Now, obviously, pairing for the heck of pairing or for the fear of loneliness is a much disastrous and pointless thing. But, I have come to an acceptance of the fact that the state of singlehood sucks, the hopeless eternity of it sucks more, and the feeling of penalization and alienation for the reasons of very basic amounts of so-called success, sucks even more.
Yet, one can't deny the beauty of love, the sheer necessity of it, and the fact that, at the end of the day, whatever one does, whatever money, fame, impact, change, marvel, hard work, innovation, creation, whatever beautiful impressive adjective one attains, one wants to share it. At the absolute end of the day, one doesn't want to be lonely in bed.
Yet, my state makes me feel more relatable and more empathetic towards the state of global love. The rise of the unloved, the sheer rise of distances and egos and separations between humans that keep them far from each other. In fact, my true realization is that women need as much sex as men and that men need as much love and intimacy as women; yet the contradictory projection of these needs by society is probably the single largest reason for the rise of the unloved and the rise of loneliness.

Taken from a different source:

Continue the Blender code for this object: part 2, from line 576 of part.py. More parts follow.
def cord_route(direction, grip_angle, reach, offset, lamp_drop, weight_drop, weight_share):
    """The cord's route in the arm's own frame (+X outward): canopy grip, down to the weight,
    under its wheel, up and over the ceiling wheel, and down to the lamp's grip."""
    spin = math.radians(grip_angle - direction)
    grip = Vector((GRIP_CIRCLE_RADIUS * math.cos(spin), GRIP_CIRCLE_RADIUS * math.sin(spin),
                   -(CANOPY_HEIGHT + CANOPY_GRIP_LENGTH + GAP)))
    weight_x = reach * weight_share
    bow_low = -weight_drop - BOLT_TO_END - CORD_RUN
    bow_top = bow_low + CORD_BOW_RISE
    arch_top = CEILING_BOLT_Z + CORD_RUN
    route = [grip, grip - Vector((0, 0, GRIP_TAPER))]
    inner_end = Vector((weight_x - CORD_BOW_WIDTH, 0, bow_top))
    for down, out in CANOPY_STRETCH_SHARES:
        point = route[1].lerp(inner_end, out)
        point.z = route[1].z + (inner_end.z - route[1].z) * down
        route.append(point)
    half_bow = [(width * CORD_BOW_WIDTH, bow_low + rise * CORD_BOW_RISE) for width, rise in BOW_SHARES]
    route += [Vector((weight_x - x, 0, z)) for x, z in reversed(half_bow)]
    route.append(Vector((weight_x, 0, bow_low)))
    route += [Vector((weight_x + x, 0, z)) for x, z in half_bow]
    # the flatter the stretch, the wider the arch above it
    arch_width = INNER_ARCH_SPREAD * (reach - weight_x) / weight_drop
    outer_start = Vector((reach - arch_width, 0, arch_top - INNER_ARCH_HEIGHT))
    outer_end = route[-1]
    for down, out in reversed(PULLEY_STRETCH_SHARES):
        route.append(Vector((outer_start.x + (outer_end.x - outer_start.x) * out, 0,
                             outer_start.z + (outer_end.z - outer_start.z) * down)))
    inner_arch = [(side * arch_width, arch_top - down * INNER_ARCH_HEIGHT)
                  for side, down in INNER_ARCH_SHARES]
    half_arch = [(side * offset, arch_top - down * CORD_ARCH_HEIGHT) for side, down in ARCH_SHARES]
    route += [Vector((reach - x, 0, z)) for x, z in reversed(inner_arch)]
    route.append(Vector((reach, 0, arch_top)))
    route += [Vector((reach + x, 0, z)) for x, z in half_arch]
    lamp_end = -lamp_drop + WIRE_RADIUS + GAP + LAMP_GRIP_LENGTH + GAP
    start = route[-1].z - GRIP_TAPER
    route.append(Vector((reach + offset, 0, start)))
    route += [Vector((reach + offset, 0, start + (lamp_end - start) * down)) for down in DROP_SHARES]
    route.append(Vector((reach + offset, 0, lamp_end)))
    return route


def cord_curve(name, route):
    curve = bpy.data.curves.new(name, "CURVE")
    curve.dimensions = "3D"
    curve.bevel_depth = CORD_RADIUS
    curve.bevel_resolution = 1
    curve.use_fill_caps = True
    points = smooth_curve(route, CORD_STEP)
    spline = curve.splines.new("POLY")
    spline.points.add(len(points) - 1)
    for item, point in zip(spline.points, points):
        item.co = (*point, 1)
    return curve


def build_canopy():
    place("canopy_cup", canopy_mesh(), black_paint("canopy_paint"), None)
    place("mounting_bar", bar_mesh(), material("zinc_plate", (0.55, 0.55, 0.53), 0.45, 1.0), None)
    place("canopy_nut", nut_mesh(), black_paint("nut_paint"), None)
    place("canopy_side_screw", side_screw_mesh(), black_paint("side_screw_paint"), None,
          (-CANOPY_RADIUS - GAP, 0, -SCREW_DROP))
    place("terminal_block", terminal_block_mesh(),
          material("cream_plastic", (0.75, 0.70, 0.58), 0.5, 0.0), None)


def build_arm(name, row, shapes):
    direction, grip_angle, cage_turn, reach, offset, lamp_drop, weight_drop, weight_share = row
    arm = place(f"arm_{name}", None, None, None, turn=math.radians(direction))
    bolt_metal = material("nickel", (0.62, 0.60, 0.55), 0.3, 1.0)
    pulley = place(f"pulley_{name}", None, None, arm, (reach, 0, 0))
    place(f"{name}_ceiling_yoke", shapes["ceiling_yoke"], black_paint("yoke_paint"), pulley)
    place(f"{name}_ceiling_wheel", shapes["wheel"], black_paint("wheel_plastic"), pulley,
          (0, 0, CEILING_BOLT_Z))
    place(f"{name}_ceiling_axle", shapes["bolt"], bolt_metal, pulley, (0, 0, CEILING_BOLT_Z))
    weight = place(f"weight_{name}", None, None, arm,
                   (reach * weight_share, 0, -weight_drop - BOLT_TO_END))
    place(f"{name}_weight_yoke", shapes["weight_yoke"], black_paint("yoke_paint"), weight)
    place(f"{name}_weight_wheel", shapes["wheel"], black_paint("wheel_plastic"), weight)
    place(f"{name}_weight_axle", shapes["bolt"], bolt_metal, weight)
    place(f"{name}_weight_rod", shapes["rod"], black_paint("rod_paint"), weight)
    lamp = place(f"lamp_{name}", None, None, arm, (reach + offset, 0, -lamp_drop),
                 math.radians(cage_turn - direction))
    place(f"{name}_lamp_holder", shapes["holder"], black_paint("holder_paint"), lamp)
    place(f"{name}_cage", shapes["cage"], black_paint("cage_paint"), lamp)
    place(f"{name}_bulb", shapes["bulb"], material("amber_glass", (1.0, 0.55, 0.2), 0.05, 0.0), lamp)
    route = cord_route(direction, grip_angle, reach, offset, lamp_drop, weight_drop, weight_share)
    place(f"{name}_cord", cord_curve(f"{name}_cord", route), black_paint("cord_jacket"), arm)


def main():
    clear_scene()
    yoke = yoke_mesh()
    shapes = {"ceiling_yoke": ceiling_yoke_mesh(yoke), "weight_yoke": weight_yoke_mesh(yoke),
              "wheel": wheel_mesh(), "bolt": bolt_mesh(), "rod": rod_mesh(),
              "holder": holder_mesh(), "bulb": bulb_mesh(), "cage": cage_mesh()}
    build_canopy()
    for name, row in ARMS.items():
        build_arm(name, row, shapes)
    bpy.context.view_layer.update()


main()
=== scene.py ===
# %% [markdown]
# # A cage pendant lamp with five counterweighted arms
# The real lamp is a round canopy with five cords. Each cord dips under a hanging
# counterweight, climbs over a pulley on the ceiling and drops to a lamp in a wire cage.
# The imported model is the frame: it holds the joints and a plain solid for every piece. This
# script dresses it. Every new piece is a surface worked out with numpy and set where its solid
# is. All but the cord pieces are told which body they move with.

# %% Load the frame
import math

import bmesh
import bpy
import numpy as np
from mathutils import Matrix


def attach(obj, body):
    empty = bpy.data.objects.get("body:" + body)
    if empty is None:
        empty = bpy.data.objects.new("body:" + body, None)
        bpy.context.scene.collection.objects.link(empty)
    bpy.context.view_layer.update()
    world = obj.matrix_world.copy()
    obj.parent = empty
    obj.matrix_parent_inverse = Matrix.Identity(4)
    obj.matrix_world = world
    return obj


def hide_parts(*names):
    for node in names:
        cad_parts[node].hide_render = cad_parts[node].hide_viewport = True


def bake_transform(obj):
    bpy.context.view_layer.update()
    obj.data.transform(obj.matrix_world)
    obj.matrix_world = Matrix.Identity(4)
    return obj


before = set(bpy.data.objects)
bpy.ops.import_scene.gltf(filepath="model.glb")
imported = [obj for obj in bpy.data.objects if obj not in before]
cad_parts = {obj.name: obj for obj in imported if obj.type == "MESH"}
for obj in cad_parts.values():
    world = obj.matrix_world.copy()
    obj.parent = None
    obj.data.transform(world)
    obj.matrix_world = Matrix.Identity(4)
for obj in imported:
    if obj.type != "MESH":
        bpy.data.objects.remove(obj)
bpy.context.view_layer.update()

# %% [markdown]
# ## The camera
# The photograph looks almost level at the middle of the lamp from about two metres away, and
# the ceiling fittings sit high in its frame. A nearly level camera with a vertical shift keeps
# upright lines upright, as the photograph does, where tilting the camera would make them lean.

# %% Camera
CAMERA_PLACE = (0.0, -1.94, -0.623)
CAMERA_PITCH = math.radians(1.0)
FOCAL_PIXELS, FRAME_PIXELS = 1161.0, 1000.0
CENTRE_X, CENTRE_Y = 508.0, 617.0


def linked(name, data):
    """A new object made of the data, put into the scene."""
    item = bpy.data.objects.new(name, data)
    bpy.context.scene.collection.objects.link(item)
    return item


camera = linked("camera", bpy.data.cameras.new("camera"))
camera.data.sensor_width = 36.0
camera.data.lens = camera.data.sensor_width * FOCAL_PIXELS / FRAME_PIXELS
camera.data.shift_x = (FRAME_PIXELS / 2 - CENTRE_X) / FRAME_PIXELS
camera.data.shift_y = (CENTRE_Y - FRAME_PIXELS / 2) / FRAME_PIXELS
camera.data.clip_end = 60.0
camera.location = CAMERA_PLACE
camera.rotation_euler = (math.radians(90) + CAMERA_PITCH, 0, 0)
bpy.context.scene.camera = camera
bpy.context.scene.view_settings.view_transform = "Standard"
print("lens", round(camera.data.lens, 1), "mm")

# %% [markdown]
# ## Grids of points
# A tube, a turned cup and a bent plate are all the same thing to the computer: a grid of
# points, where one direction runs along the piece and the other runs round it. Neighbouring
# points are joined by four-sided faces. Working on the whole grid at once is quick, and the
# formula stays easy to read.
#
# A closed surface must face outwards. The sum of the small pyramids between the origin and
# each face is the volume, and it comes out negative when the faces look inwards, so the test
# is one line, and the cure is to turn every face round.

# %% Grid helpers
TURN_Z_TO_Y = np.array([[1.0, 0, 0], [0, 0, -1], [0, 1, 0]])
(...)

Men are scared to form human connections and invest in them. Women are scared to admit that they want that deep connection and if not that "happily ever after love" then at least an honest attempt at it. Both the genders have begun to wrap it in the cloak of the casual, the casual that serves none. In no way, am I criticizing casual sex, and in fact, with the right amount of mutual respect and healthy levels of consent, casual sex can be as connecting and intimate as relationship sex. But over the long term, human beings want more, and that more is that honest attempt at true love.

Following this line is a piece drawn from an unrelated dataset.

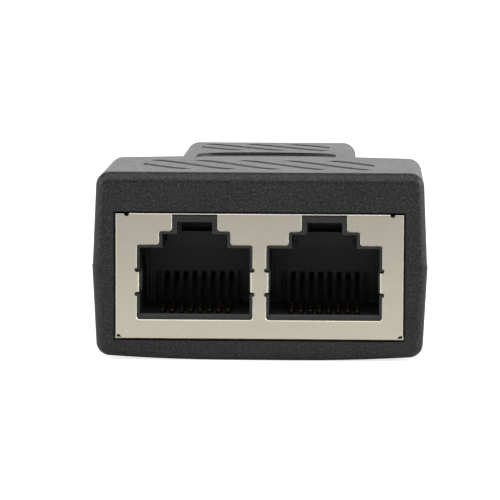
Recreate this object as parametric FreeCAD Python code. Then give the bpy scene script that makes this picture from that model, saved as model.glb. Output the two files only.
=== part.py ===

For us mere mortals, we can only guess the truthfulness of love, and even in the throes of it, one always wonders over the existence and robustness of it. "Is this really true love, maybe it isn't." In fact, I would theorize that one truly realizes the truthfulness of one's love only years after the breakup.
However much of science and maths and psychology I apply to these dynamics of love, I can't deny the fact that I miss it. I can't deny the fact that the last I remember feeling so unloved was probably when I was 13 or 14. Somehow from 15 onwards, as I started preparing for JEE, books and the dreams of escape from home were my love. And soon after coming to college and tasting that sweet nectar of freedom, the sheer exploration of my entity was love. And finally, like the luckiest girl in this whole wide world, I met the boy in a blue-white checked shirt and blue jeans and twisted lips in the hallways of IIT and my world was never the same again. Even on the loneliest days of life, I could find solace in the fact that at least once upon a time, I was truly honestly loved.

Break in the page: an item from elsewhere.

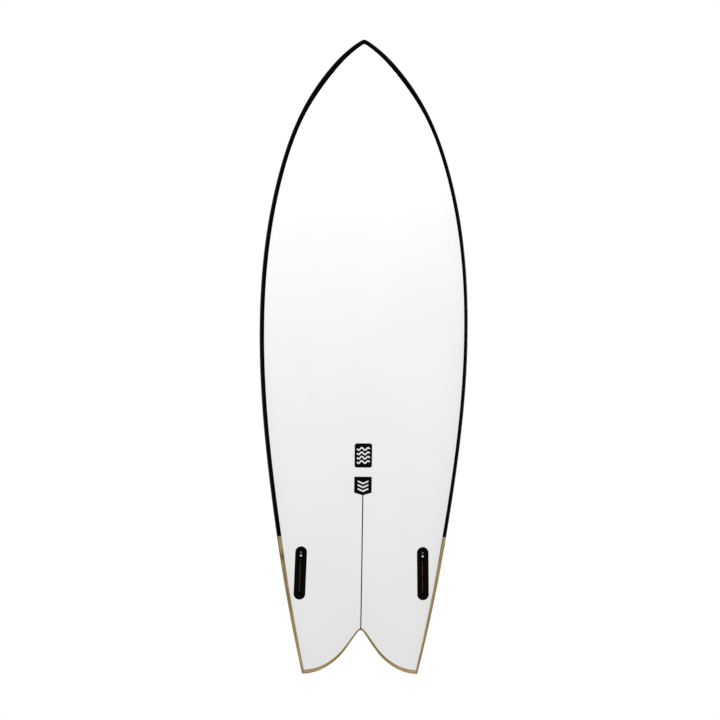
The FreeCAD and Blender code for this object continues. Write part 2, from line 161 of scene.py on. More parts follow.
outline = PlanCurve([(x * MM, NOSE_Y - d * MM) for x, d in OUTLINE])
notch = PlanCurve([(x * MM, TAIL_Y + d * MM) for x, d in NOTCH])


def bisect(test, low, high, shape=()):
    """Parameters where a test turns from true to false, between low and high, for whole arrays."""
    low, high = np.full(shape, low), np.full(shape, high)
    for _ in range(48):
        middle = (low + high) / 2
        inside = test(middle)
        low, high = np.where(inside, middle, low), np.where(inside, high, middle)
    return low


def outline_parameter(y):
    return bisect(lambda t: outline.at(t)[0][..., 1] > y, outline.middle, outline.end, np.shape(y))


def half_width(y):
    return outline.at(outline_parameter(np.minimum(y, NOSE_Y)))[0][..., 0]


def band_width(y):
    bare = np.clip((BAND_END_Y - y) / (BAND_END_Y - TAIL_Y), 0, 1)
    swell = BAND_SWELL * np.exp(-((NOSE_Y - y - SWELL_PLACE) / SWELL_REACH) ** 2)
    return BAND_WIDTH + bare * (BAND_WIDTH_TAIL - BAND_WIDTH) + swell


def shares(y, middle):
    """How far Y is from a middle towards the nose and towards the tail, each from 0 to 1."""
    ahead = np.maximum(y - middle, 0) / (NOSE_Y - middle)
    return ahead, np.maximum(middle - y, 0) / (middle - TAIL_Y)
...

And just like the grapes are sour fox, however much of reasoning and critiquing of the male cohort and their lackluster existence that I do; or appreciation of myself as this supremely perfect unattainable woman that I do, I can't deny the fact that I miss a man.
I miss wearing his shirt. I miss smiling and being goofy around him. I often wonder at my own weakness, what makes me so unloved. A voice from the right says, maybe there something wrong about you, maybe you are not a loveable person, maybe you are not nice, maybe your boobs are small, maybe your voice is loud. Maybe. Another voice from the left says, no all guys are fool and you will find someone. Be an optimist and there is someone. It's a big wide world out there with billions of people and there is someone somewhere in this world who feels exactly the way you feel and who will understand you exactly the way you are. But however much optimism in this hope of the world one can build, the fact remains that we are still lonely in our beds.
The fact remains that so many of us have so much capacity to give love, and yet so many of us so deeply feel unloved. How weird is this world? How unoptimized and terrible is this system? How many inefficiencies have we placed in our exchange of love?
Probably one true common and fundamental desire that every person across this world feels is the desire to feel appreciated, desire to feel seen, to feel belonged, to feel heard, to feel like one matter. And however good or bad, rich or poor, thin or fat, I have seen from experience, when people hold a baby or a puppy or a bird, that all living beings have this insane capacity to give love. And yet God knows what goes wrong in this process. On one side lie the takers of love and on another, the givers and the distance are so short and the hurdles kind of none, yet no love takes no love is given and we all just end in our beds alone, in our rooms alone, on our phones, laptops, machines, alone.
And again, the eternal optimist that I am with a heart the size of the fucking entire planet, I know I will find love, at the end of this weird phase, I will find someone, and maybe he will break my heart like the last time, but maybe he won't, and even if he does, there will be someone else. The curious case of an eternal optimist. But the trouble often arrives, just like when you are on a long hike, when will I reach my love? Is it around the corner and should I prepare to witness the most majestic sunset? Or are we not even halfway there and I need to readjust my expectation? Is the hilltop just around the corner and can I run through this patch and reach quickly? Or is it just the midpoint and I need to preserve my energies? Life is a non-stop pathway with no map of the next stations.
But in this waiting, hoping, trying, losing, crying, one very terrible thing happens to all the unloved people. We become unloving, indifferent, empty, cold, bored. The opposite to love is not hate, it is the "indifference". Break us once, we cry, break us twice, we weep, break us thrice, we don't give two shit. A part of me feels, that the entire world is becoming unloved unloving, and indifferent. The guy who would ideally like to kiss me the first thing when he sees me now instead caters to his ego and ignores a hi. The same guy who would throw his life to save me from any danger now watches from the side chair. A part of me feels that all of us are becoming like that. Forgetting what the real purpose of life was, forgetting how truly important love was, and consoling ourselves with the brands of success, dreams of impact, pats of our mission, hearts of appreciations, but would we not give it all away for that one last kiss, that one last kiss that made us feel like truly happy.